The striking carved and painted figurehead of a young woman from the four-masted bark Joseph Dollar sold well above the $50,000/75,000 estimate at $165,200 to a phone bidder, underbid by a dealer with a cell phone to his ear. According to the catalog, the 103" carving was originally executed for the Schuerbek built in 1902 by J. Reid & Co. of Glasgow and possibly modeled after Erna Grohmann (1874-1963), the oldest daughter of Heinrich Grohmann, a partner in the sail-making firm of A.K. Schmidt & Co. The Schuerbek was purchased by the Dollar Steamship Company of San Francisco in 1921 and renamed the Joseph Dollar. In 1929 the figurehead was placed in the collection of the M.H. de Young Memorial Museum, San Francisco, and it was deaccessioned circa 2000. Where has it been for 12 years? The de Young museum deaccession notes reveal only that it was “sent to auction.” Pennington photo.

This pair of Chinese porcelain blue and white jardinières dates from the 19th century, according to the buyer, dealer Michael Fong of Macau, China. Fong had to pay much more than the $1200 high estimate, shelling out $21,830. Why so much? They’re large (each 18" high x 21" wide) and finding pairs is rare, he said. Fong was a major buyer at the sale.

The 13¼" oval, lidded patriotic ditty box is decorated with a sailor, an American flag, an eagle, stars, a schooner, and a bark. Dealer Patricia Stauble of Wiscasset, Maine, gave it a run, but in the end a phone bidder won it for $4248 (est. $800/1200).

“A poor man’s Homer” is how one sage described this 30" x 40" oil on canvas by Jeff Weaver (b. 1953). Estimated at $5000/8000, it brought $12,390. Weaver, who lives and works in Gloucester, Massachusetts, signed the work “Gloucester ­Fishermen on Halibut Grounds/ 2006/ Jeff Weaver.”

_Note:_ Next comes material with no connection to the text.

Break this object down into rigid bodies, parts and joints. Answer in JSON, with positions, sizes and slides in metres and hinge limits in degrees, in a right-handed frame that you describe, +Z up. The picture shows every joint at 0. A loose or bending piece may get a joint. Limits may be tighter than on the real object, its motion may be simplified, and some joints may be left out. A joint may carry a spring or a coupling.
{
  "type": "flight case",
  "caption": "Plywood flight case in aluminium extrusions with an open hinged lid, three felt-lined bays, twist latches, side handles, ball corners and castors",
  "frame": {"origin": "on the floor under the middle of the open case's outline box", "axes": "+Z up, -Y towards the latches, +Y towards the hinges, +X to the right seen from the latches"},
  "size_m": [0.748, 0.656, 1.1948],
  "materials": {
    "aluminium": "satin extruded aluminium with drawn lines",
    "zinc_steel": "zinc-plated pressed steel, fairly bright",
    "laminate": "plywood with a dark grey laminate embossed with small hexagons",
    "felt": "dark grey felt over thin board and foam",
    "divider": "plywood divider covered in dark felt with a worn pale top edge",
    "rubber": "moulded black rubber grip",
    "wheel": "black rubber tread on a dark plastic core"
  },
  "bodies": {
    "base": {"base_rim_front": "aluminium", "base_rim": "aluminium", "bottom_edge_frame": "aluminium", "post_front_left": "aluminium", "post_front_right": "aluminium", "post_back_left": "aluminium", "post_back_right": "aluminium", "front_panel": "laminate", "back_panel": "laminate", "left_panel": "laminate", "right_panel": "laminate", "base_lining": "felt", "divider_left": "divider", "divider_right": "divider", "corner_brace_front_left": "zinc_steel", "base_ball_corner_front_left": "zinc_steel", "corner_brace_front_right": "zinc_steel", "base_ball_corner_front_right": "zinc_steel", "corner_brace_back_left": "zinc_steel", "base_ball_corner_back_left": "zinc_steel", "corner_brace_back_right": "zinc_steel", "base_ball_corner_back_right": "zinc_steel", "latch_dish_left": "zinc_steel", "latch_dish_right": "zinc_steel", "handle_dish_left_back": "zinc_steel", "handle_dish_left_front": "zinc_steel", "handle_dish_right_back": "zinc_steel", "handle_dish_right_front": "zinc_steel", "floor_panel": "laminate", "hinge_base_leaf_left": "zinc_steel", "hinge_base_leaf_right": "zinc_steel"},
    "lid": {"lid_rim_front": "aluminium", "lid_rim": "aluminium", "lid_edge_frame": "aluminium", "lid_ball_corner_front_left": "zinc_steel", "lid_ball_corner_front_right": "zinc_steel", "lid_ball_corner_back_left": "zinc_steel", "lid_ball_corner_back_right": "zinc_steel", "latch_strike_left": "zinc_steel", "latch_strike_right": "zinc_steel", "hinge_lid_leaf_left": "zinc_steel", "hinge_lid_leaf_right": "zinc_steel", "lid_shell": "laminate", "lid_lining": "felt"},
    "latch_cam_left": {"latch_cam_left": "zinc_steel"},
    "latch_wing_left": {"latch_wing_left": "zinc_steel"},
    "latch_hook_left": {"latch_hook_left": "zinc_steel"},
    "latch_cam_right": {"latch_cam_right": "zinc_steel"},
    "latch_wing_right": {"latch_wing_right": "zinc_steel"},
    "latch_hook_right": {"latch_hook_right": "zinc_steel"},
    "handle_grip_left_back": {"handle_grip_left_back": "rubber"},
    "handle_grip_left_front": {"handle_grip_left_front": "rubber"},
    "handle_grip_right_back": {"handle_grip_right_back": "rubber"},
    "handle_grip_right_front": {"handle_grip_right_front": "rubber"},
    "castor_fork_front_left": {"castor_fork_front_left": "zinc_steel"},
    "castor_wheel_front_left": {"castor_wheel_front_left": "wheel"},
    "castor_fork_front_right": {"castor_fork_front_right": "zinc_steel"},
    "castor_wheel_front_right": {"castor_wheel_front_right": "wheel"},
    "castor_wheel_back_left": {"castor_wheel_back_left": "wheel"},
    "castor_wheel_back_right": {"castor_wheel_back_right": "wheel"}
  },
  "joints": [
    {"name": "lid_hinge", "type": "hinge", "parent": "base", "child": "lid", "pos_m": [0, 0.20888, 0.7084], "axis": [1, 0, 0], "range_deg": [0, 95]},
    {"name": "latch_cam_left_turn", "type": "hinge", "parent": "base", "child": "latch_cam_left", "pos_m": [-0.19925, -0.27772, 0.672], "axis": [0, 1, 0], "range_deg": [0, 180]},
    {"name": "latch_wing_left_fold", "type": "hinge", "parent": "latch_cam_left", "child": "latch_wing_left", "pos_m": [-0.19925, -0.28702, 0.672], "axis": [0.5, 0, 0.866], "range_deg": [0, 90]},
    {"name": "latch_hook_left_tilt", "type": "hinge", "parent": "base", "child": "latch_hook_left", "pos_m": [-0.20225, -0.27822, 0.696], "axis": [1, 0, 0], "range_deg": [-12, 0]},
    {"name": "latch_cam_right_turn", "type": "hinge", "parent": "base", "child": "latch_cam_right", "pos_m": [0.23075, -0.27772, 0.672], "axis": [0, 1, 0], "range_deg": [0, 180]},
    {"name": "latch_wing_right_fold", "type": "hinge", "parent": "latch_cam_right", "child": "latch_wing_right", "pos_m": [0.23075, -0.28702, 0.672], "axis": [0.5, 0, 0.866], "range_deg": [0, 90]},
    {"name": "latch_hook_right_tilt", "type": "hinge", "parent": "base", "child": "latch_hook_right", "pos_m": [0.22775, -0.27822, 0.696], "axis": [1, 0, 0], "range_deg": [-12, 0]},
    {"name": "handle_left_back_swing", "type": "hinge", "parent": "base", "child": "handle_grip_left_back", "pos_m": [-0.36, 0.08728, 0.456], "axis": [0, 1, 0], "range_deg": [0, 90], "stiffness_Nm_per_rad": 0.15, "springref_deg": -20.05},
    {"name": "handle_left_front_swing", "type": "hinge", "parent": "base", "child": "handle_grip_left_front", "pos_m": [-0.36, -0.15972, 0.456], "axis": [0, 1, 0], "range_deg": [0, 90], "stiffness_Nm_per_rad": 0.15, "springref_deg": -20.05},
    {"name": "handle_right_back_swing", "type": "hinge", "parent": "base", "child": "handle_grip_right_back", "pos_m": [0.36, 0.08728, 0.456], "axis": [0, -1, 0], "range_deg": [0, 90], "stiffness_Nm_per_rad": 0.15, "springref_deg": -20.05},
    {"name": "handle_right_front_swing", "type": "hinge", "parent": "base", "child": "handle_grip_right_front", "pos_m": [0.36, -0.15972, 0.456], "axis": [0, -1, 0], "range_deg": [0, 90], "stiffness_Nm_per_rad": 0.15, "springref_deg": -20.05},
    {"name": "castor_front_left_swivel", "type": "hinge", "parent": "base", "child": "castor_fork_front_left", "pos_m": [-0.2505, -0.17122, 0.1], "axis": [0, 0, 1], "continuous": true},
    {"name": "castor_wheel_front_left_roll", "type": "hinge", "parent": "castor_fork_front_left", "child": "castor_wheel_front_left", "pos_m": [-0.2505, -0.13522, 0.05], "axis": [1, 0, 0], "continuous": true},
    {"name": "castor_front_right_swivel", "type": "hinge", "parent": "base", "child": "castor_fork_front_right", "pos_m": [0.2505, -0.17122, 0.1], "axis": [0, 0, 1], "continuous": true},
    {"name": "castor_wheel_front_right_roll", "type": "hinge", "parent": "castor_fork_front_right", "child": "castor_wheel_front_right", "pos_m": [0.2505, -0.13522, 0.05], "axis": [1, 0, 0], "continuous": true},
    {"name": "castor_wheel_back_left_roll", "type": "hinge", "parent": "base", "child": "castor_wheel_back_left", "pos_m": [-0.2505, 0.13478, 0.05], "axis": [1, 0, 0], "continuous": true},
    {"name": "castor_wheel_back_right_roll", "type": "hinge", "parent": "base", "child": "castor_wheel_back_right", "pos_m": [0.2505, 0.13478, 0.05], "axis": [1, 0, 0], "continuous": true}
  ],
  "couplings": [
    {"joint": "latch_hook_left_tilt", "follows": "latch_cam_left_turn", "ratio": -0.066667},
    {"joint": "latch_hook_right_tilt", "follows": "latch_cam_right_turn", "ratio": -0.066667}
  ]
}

A 20th-century silver-plate cocktail shaker in the form of a lighthouse by the Meriden Britannia Company, 19" tall, sold for $4838 (est. $300/500) to a phone bidder.

The pair of Chinese export porcelain Famille Rose candlesticks sold for $7316 (est. $800/1200). Why so high? Bourgeault announced from the podium that a note found with the 7¼" high sticks revealed that they had descended in the family of John Quincy Adams. Each had ducks in flight, a boy, a water buffalo, and a dog.

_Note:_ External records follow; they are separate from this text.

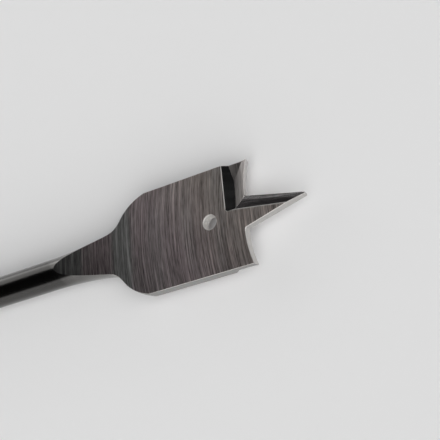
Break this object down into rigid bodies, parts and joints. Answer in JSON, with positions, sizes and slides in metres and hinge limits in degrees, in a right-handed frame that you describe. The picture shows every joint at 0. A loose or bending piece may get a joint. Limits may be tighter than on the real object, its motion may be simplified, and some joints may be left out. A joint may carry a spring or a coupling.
{
  "type": "spade drill bit",
  "caption": "Flat spade drill bit for wood: ground blade with a centre point, cutting lips, outer spurs and a hanging hole, on a round shank with a hex end.",
  "frame": {"origin": "centre of the shank's rear end face, on the bit's axis", "axes": "+X along the bit's axis toward the centre point, +Y across the blade, +Z out of the blade's face, up as the bit lies"},
  "size_m": [0.1524, 0.019, 0.0064],
  "materials": {
    "ground_steel": "bare forged steel, surface-ground faces with fine cross grain, satin round shank"
  },
  "bodies": {
    "root": {"spade_bit": "ground_steel"}
  },
  "joints": []
}
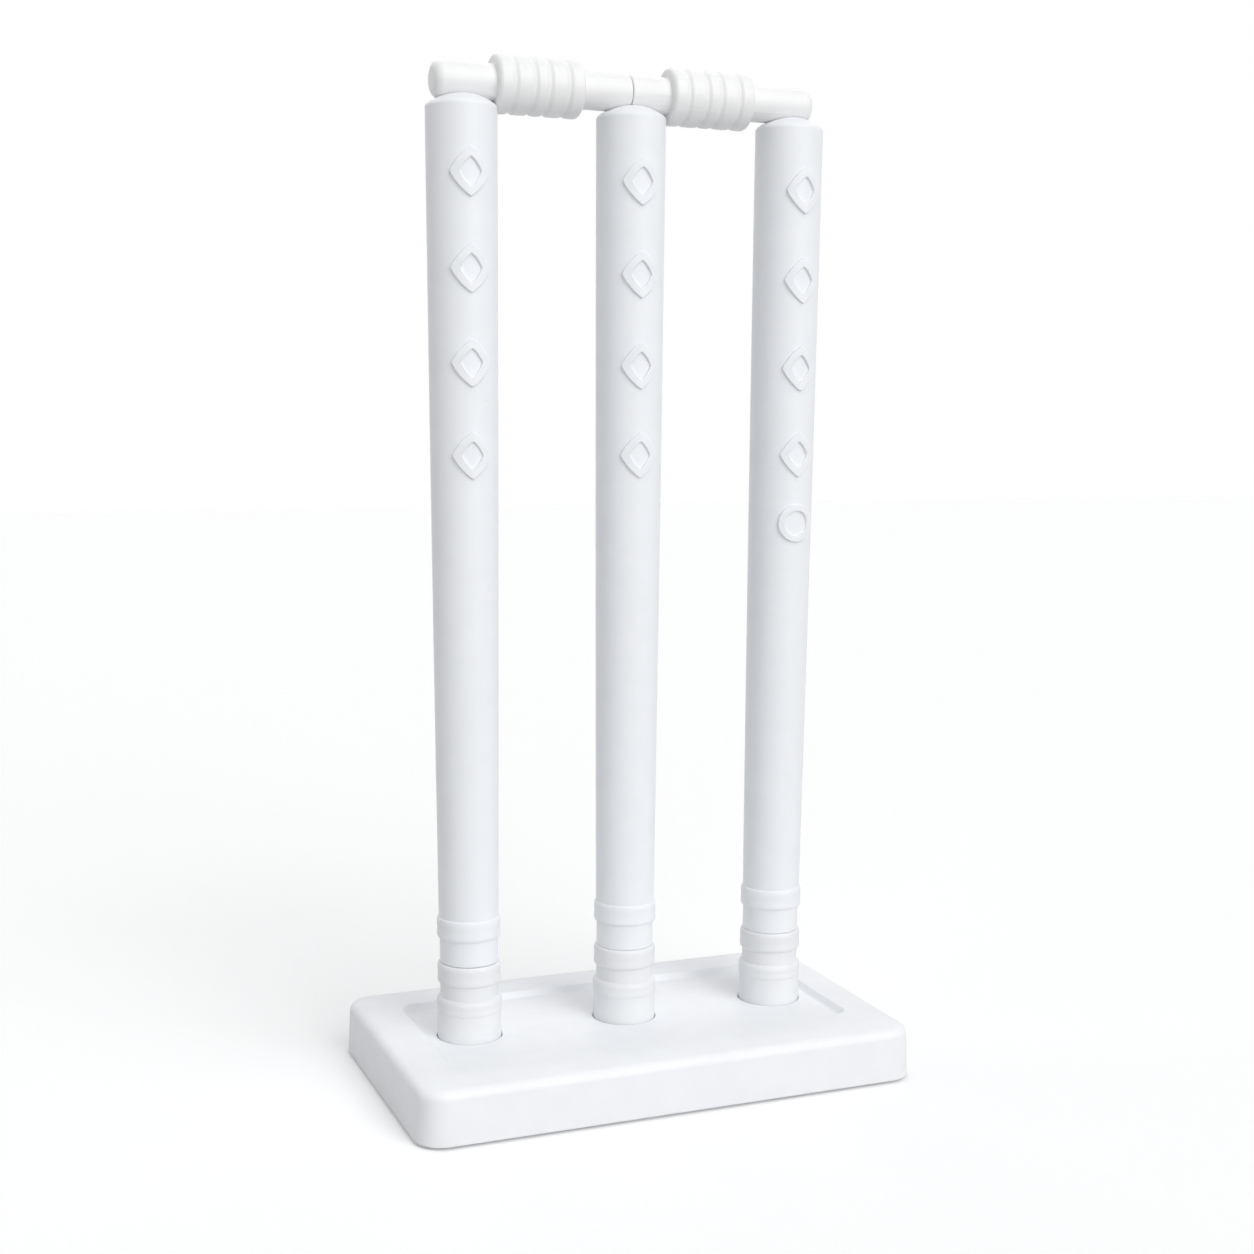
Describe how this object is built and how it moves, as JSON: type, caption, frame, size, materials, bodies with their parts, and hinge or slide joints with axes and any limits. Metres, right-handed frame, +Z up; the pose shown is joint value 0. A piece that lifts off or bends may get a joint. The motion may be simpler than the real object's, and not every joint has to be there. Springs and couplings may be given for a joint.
{
  "type": "cricket stumps",
  "caption": "Free-standing cricket wicket: hollow plastic stumps plugged into the sockets of a moulded base tray, with loose bails laid across their tops.",
  "frame": {"origin": "on the ground under the middle stump, at the centre of the base tray", "axes": "+Z up along the stumps, +X along the row of stumps to the right as seen from the front, -Y to the front, the side that carries the raised marks"},
  "size_m": [0.298, 0.175, 0.5629],
  "materials": {
    "base_plastic": "white moulded plastic, fine satin skin",
    "stump_plastic": "white moulded plastic, satin",
    "bail_plastic": "white moulded plastic, slightly glossier, a little warmer"
  },
  "bodies": {
    "base": {"base_tray": "base_plastic"},
    "stump_middle": {"stump_foot_middle": "stump_plastic", "stump_shaft_middle": "stump_plastic"},
    "stump_left": {"stump_foot_left": "stump_plastic", "stump_shaft_left": "stump_plastic"},
    "stump_right": {"stump_foot_right": "stump_plastic", "stump_shaft_right": "stump_plastic"},
    "bail_left": {"bail_left": "bail_plastic"},
    "bail_right": {"bail_right": "bail_plastic"}
  },
  "joints": [
    {"name": "stump_middle_lift", "type": "slide", "parent": "base", "child": "stump_middle", "axis": [0, 0, 1], "range_m": [0, 0.06]},
    {"name": "stump_left_lift", "type": "slide", "parent": "stump_middle", "child": "stump_left", "axis": [0, 0, 1], "range_m": [0, 0.06]},
    {"name": "stump_right_lift", "type": "slide", "parent": "stump_middle", "child": "stump_right", "axis": [0, 0, 1], "range_m": [0, 0.06]},
    {"name": "bail_left_lift", "type": "slide", "parent": "stump_left", "child": "bail_left", "axis": [0, 0, 1], "range_m": [0, 0.06]},
    {"name": "bail_right_lift", "type": "slide", "parent": "stump_right", "child": "bail_right", "axis": [0, 0, 1], "range_m": [0, 0.06]}
  ]
}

The 42" long red-painted sleigh in the form of a tugboat features an eagle finial over the wheelhouse and wood and wrought-iron runners. Estimated at $1200/1800, the 19th-century object did much better than that, bringing $10,915 from a phone bidder, underbid by Florida dealer Michael Whittemore in the audience. Bourgeault noted that it had come from “an island in Maine.”

The 1775-85 Chinese export porcelain Tobacco Leaf tureen, cover, and platter featuring pheasants and squirrels (tureen 9 7/8" long) sold well above the $6000 high estimate for $23,600.

William Hare (1815-1865) inscribed this oil on canvas “Pocahontas of New-Port R.I. Freeman R. Berry Master.” Hare’s 22¼" x 27¼" painting sold for $16,520 (est. $3000/5000) to a phone bidder. That’s a healthy price. In 2010 Garth’s in Delaware, Ohio, sold an almost identical picture by Hare of the Maria Jane for $1998, and in 2008 Eldred’s in East Dennis, Massachusetts, sold a Hare painting inscribed “Brig J.R. Rhoades of Boston, Franklin Mathews Master” for $3335.

Audubon’s Carolina Parrot, No. 6, Plate 26, from The Birds of America, 38¼" x 25¼", sold for $64,900 to a phone bidder on the line with Northeast’s Frank Coolidge. The same buyer bought (not shown) Grey Fox, No. 5, Plate XXI, from The Viviparous Quadrupeds of North America, 23¾" x 29½", for $9676 as well as five other Audubon prints at $2124, $1180, $236, $236, and $826.

Two rare documents sold back to back, both to the same phone bidder. The first was a framed letter written by naval legend John Paul Jones, commander of the Ranger, to John Langdon. The October 31, 1777, letter was written the day before Jones sailed for France. It sold for $56,050 (est. $15,000/20,000). The next lot, an autographed letter by Samuel Adams (signer of the Declaration of Independence) to Portsmouth’s John Langdon, brought $67,260.